**Recorded data:**
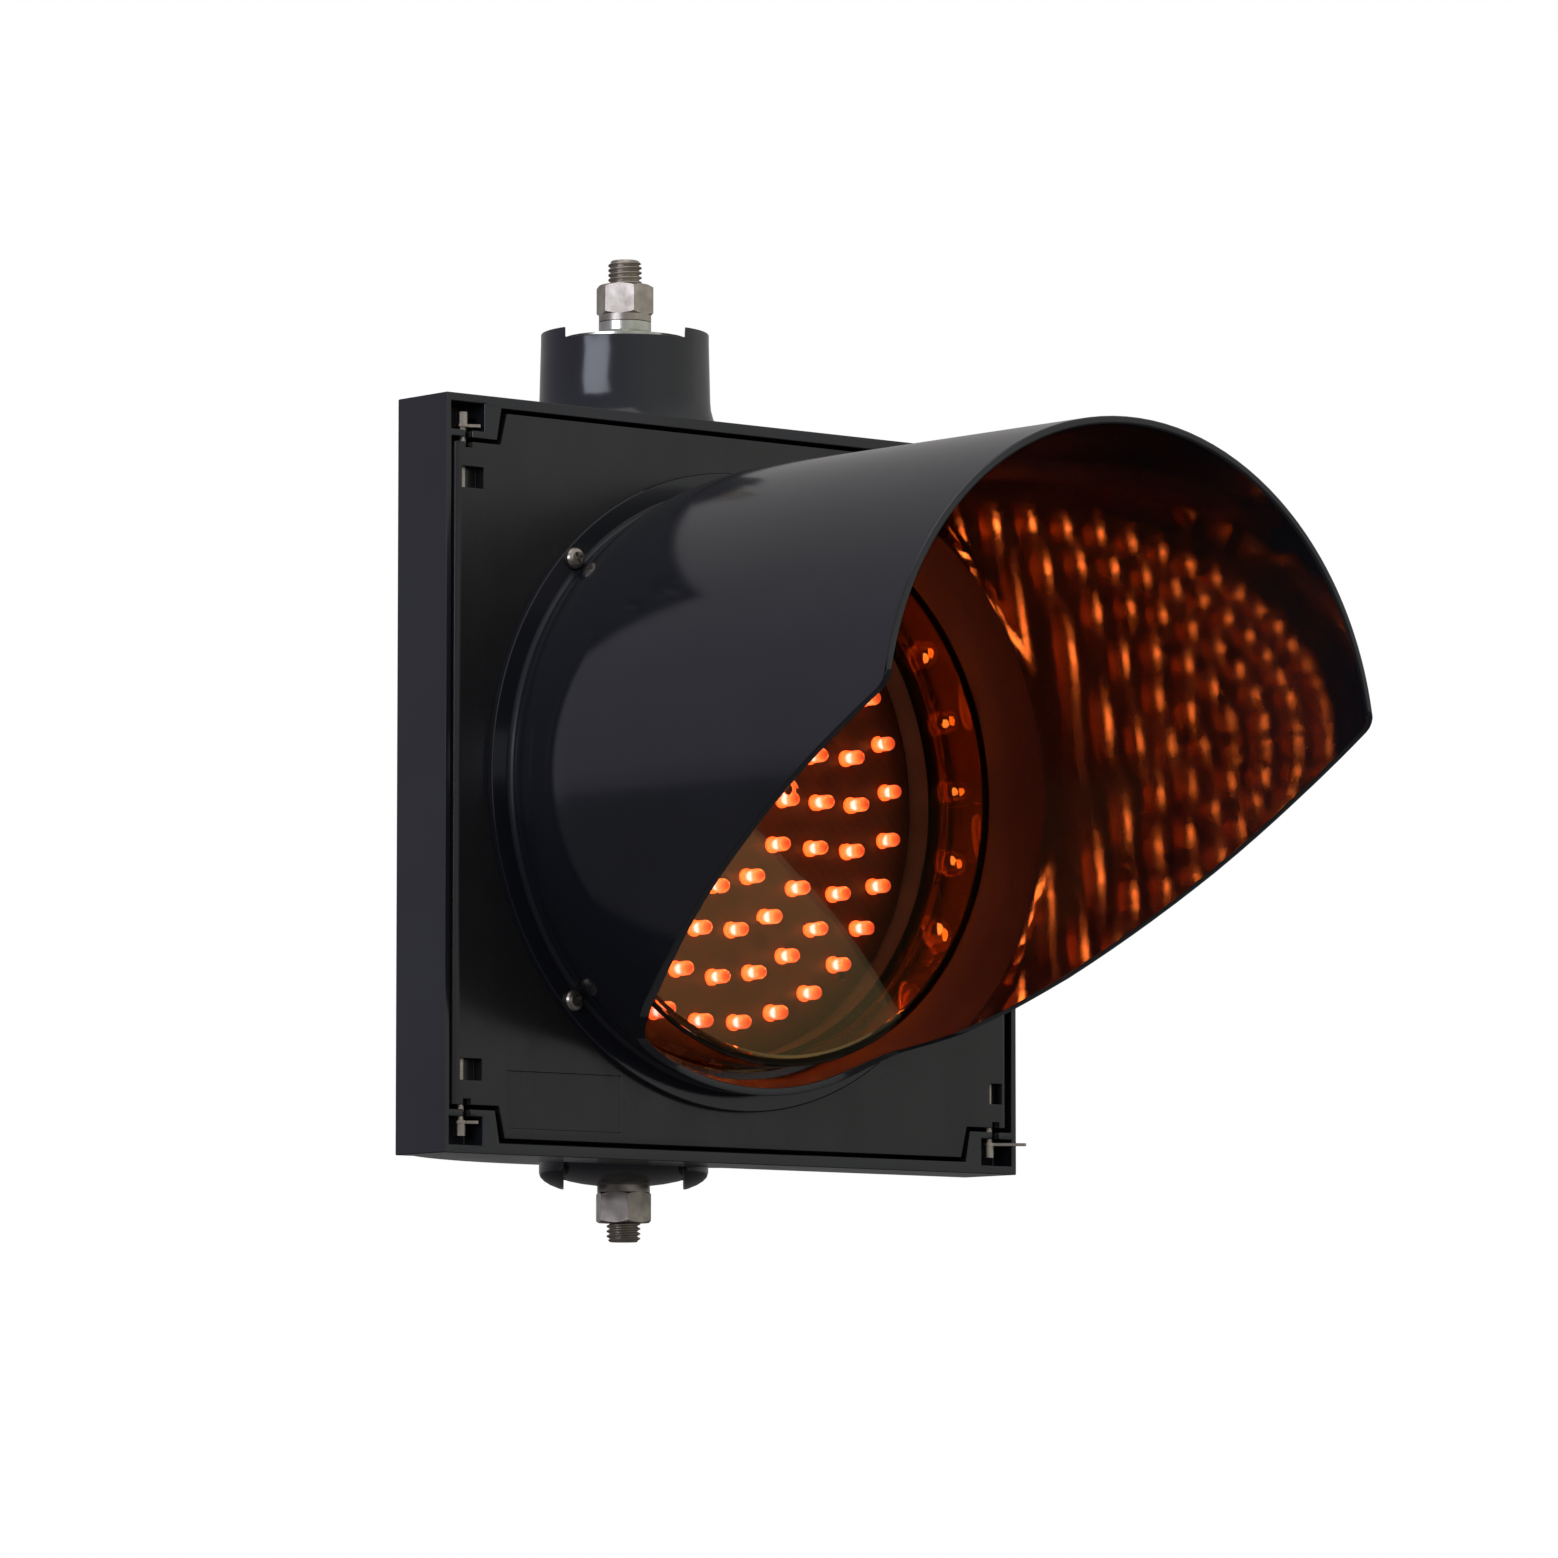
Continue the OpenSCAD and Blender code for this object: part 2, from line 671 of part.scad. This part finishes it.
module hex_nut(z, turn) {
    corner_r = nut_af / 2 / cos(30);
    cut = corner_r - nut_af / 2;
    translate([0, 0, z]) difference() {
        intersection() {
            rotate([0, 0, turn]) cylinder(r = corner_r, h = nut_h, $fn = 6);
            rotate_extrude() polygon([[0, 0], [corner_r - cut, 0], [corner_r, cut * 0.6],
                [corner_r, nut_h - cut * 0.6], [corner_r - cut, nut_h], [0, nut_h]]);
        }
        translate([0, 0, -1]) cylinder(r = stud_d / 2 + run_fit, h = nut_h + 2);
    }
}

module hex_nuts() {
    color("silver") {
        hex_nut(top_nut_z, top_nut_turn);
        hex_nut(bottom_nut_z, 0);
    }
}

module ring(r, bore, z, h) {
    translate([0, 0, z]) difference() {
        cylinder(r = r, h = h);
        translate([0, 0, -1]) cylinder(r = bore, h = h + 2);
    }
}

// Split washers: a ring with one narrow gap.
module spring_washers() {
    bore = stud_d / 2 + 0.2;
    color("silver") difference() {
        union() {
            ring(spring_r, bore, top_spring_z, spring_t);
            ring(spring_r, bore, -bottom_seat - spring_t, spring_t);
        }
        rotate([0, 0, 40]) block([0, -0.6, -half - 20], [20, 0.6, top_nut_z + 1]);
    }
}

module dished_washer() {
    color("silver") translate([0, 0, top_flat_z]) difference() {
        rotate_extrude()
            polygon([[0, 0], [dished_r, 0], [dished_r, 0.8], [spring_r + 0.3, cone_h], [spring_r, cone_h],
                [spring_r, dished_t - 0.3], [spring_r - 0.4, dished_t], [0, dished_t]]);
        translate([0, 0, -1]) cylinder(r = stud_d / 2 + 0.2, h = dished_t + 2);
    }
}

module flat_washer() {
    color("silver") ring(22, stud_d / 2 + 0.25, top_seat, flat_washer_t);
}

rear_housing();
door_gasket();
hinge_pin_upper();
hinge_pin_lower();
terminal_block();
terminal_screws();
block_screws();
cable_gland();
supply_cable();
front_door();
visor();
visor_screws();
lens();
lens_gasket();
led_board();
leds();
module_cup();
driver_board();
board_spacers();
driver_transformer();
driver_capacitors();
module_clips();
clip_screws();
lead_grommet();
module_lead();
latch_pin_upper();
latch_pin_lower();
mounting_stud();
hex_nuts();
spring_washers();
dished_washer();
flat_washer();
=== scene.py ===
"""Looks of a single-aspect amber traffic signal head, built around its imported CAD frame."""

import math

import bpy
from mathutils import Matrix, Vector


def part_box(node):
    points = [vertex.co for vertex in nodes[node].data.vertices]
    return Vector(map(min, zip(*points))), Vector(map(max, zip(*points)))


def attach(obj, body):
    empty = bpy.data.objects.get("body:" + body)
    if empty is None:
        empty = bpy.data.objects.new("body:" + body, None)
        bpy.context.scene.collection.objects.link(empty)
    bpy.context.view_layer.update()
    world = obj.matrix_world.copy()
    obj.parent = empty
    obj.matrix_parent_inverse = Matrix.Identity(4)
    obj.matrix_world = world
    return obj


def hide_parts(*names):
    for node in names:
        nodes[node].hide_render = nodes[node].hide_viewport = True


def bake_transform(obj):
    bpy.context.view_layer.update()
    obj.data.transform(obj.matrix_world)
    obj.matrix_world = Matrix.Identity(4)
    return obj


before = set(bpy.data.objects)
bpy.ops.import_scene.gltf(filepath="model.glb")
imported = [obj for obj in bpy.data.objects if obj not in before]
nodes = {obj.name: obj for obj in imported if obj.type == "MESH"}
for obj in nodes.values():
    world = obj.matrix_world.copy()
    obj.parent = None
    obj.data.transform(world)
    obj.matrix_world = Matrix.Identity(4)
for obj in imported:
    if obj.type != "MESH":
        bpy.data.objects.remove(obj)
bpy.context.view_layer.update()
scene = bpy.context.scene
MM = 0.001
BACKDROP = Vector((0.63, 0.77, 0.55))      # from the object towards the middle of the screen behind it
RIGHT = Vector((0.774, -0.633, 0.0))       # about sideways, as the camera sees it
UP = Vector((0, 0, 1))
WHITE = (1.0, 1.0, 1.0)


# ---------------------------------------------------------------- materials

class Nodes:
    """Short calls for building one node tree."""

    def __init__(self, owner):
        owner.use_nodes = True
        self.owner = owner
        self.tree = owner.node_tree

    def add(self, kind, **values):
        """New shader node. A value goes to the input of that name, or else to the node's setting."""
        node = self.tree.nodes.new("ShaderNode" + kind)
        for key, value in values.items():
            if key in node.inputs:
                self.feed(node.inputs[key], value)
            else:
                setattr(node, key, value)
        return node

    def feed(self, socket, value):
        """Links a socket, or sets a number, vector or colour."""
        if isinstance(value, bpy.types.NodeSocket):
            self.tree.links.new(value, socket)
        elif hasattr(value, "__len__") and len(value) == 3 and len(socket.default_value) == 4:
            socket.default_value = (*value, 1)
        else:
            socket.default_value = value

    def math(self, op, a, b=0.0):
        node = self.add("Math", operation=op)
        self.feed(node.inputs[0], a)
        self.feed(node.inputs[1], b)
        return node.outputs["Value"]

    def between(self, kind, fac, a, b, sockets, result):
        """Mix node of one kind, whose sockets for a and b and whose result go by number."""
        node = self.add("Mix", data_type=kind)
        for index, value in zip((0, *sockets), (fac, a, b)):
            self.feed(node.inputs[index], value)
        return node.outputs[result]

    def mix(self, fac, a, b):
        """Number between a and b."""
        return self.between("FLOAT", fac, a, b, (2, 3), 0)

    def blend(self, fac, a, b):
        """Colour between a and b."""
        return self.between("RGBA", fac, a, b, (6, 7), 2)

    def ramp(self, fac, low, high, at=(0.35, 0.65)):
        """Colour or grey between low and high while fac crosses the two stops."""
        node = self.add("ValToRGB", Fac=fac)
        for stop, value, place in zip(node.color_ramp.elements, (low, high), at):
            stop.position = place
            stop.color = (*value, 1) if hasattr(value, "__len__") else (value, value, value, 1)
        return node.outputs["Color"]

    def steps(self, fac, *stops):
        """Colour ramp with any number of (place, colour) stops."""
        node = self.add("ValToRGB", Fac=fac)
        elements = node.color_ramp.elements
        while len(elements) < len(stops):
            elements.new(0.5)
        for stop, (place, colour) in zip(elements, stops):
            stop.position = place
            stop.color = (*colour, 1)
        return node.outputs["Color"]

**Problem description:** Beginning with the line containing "rear_housing();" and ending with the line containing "obj.matrix_world = world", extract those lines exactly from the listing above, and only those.

**Response to this exercise:**
rear_housing();
door_gasket();
hinge_pin_upper();
hinge_pin_lower();
terminal_block();
terminal_screws();
block_screws();
cable_gland();
supply_cable();
front_door();
visor();
visor_screws();
lens();
lens_gasket();
led_board();
leds();
module_cup();
driver_board();
board_spacers();
driver_transformer();
driver_capacitors();
module_clips();
clip_screws();
lead_grommet();
module_lead();
latch_pin_upper();
latch_pin_lower();
mounting_stud();
hex_nuts();
spring_washers();
dished_washer();
flat_washer();
=== scene.py ===
"""Looks of a single-aspect amber traffic signal head, built around its imported CAD frame."""

import math

import bpy
from mathutils import Matrix, Vector


def part_box(node):
    points = [vertex.co for vertex in nodes[node].data.vertices]
    return Vector(map(min, zip(*points))), Vector(map(max, zip(*points)))


def attach(obj, body):
    empty = bpy.data.objects.get("body:" + body)
    if empty is None:
        empty = bpy.data.objects.new("body:" + body, None)
        bpy.context.scene.collection.objects.link(empty)
    bpy.context.view_layer.update()
    world = obj.matrix_world.copy()
    obj.parent = empty
    obj.matrix_parent_inverse = Matrix.Identity(4)
    obj.matrix_world = world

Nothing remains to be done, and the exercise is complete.